Thursday 4 December 2014

China Stock Rally Draws Skeptics as Citi Sees Irrational Buying

Photographer: Qilai Shen/Bloomberg News
The advance in stock purchases is another bubble driven by leveraged traders, said Andy... Read More
China’s world-beating equity rally is drawing out skeptics who say the gains are amplified by borrowed money and don’t reflect the nation’s economic fundamentals.
Stock purchases that sent the Shanghai Composite Index (SHCOMP) to a three-year high today are “irrational,” said Ken Peng, a strategist at Citigroup Inc. (C)’s private bank in Hong Kong. The advance is another bubble driven by leveraged traders, said Andy Xie, the former World Bank economist who was one of the 50 most influential people in global finance, according to last year’s ranking by Bloomberg Markets magazine.
The Shanghai Composite Index has surged 19 percent during the past month on record volumes, the biggest gain among 93 global equity indexes, amid speculation that
China’s central bank will take steps to bolster an economy heading for its weakest annual expansion since 1990. Investors own a record amount of shares on the Shanghai Stock Exchange that were bought with borrowed money, while the benchmark index’s valuation has climbed to the highest level since September 2011.
“Every spike in the A share market was a bubble,” said Xie, who predicted a collapse in Chinese stock prices in 2007 before the market tumbled 65 percent the following year. “Why should this one be different?”
Investors bought 99.7 billion yuan ($16 billion) of shares using margin debt on the Shanghai bourse yesterday, taking the outstanding value of stock purchases through borrowed money to a record 552.1 billion yuan, according to data from the bourse.

Valuations Climb

The Shanghai index is valued at 10.7 times 12-month projected earnings, the highest level since 2011, according to data compiled by Bloomberg.

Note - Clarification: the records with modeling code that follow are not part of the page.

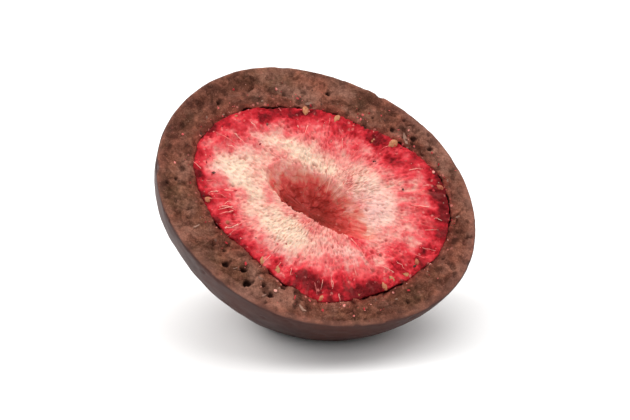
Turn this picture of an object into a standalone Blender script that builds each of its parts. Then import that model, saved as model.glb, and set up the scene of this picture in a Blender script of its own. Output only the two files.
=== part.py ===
"""Half of a freeze-dried strawberry in a thick chocolate coating, cut lengthwise.

Metres, +Z up. The half rests on a small flat spot of its dome, and its cut face
looks up and towards -Y. The origin is on the floor, below the middle of the half.

Both solids are modelled in the frame of the cut face: X along the berry's length
towards its broad stem end, Y across it, Z out of the cut. An empty carries them
from there to the pose in which the half rests.
"""

import math

import bmesh
import bpy
from mathutils import Matrix, Vector

# Waves round an outline are (number of waves, cosine share, sine share).

# Chocolate coating: the outline of its cut face, and the depth of its dome
COATING_HALF_LENGTH = 0.0158
COATING_HALF_WIDTH = 0.0131
COATING_DEPTH = 0.0142
COATING_ROUNDNESS = 1.88  # 2 is an ellipsoid, and less is a little pointed
COATING_WAVES = ((2, 0.002, 0.003), (3, 0.003, 0.007), (5, 0.004, -0.003))
RIM_BEVEL = 0.0003

# The dome swells out where it rests, and it is gently lumpy.
# A lump is (height, waves along X, Y and Z, phase).
SWELL_HEIGHT = 0.0015
SWELL_SPREAD = math.radians(29)
SWELL_TOWARDS = Vector((0.13, -0.16, -1.0)).normalized()
LUMPS = (
    (0.00022, Vector((330, 210, -160)), 0.4),
    (0.00016, Vector((-190, 420, 260)), 1.9),
    (0.00010, Vector((520, -300, 450)), 3.1),
)

# Strawberry inside it: a blunt tip at -X and broad shoulders at +X
BERRY_HALF_LENGTH = 0.0122
BERRY_HALF_WIDTH = 0.0094
BERRY_DEPTH = 0.0106
BERRY_ROUNDNESS = 2.0
BERRY_CENTRE = Vector((0.0007, 0.0, 0.0))
BERRY_WAVES = (
    (1, 0.007, -0.006),
    (2, 0.010, 0.013),
    (3, -0.042, 0.031),
    (4, 0.0, 0.025),
    (6, 0.003, -0.009),
    (10, 0.004, 0.005),
)
CLEARANCE = 0.0003

# Core hollow: a pointed trough, open at the cut
HOLLOW_HALF_LENGTH = 0.0065
HOLLOW_HALF_WIDTH = 0.0024
HOLLOW_DEPTH = 0.0038
HOLLOW_CENTRE = Vector((0.0009, 0.0001, 0.0))
HOLLOW_TURN = math.radians(-12)
HOLLOW_POINTEDNESS = 1.6
LIP_DIP = 0.0003

# How the half rests
FACE_TILT = math.radians(42)
FACE_TURN = math.radians(17)
LENGTH_ROLL = math.radians(-35)
FLAT_SPOT_SINK = 0.00125

SEGMENTS = 64
FLAT_SPOT_STEPS = 3
DOME_STEPS = 16
POCKET_STEPS = 12
RING_FACE_STEPS = 3
BERRY_FACE_STEPS = 4
HOLLOW_STEPS = 6

INWARD = Vector((0, 0, -1))


def clear_scene():
    for obj in list(bpy.data.objects):
        bpy.data.objects.remove(obj, do_unlink=True)


def wavy_ellipse(angle, half_length, half_width, waves):
    """Radius of an ellipse at an angle, pushed in and out by waves round it."""
    across = half_width * math.cos(angle)
    along = half_length * math.sin(angle)
    ellipse = half_length * half_width / math.hypot(across, along)
    push = sum(c * math.cos(n * angle) + s * math.sin(n * angle) for n, c, s in waves)
    return ellipse * (1 + push)


def coating_radius(angle):
    return wavy_ellipse(angle, COATING_HALF_LENGTH, COATING_HALF_WIDTH, COATING_WAVES)


def berry_radius(angle):
    return wavy_ellipse(angle, BERRY_HALF_LENGTH, BERRY_HALF_WIDTH, BERRY_WAVES)


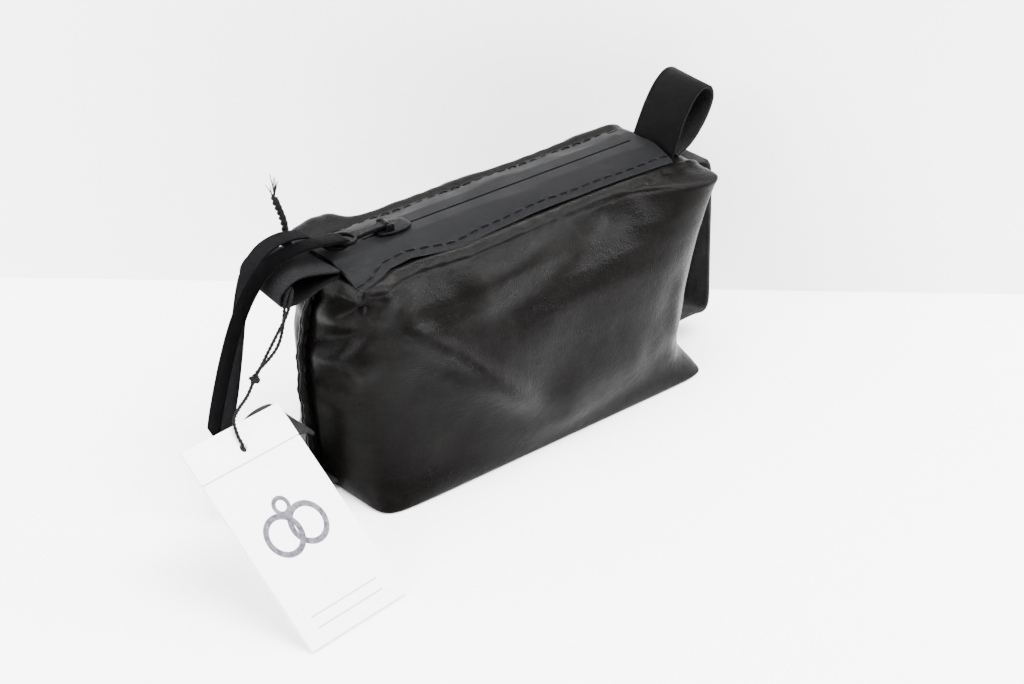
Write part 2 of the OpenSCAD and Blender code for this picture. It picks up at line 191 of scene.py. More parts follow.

Its 14-day relative strength measure, tracking how rapidly prices have advanced or dropped during a specified time period, has climbed to 91.3, the highest since at least 1994.
After the last eight occasions during the past decade when shares climbed this much, the Shanghai Composite dropped an average 3.3 percent during the following month. The outlook was more optimistic for investors with a longer-term horizon, as the index climbed 6 percent over the next three months on average.
The value of China’s $4.7 trillion stock market has surged 8.9 percent since the nation’s central bank unexpectedly cut interest rates for the first time since 2012 last month, overtaking Japan as the second-largest market worldwide after the U.S.
While Peng estimates there’s room for a “normalization” of the market’s valuation to between 12 and 13 times projected earnings for the next 12 months, he says gains in shares are dependent on monetary easing.
“China’s stock rally in the last two weeks can’t be explained by any economic fundamentals,” Peng said. “If the central bank shifted course in easing, China’s stock market rally would fizzle away very quickly.”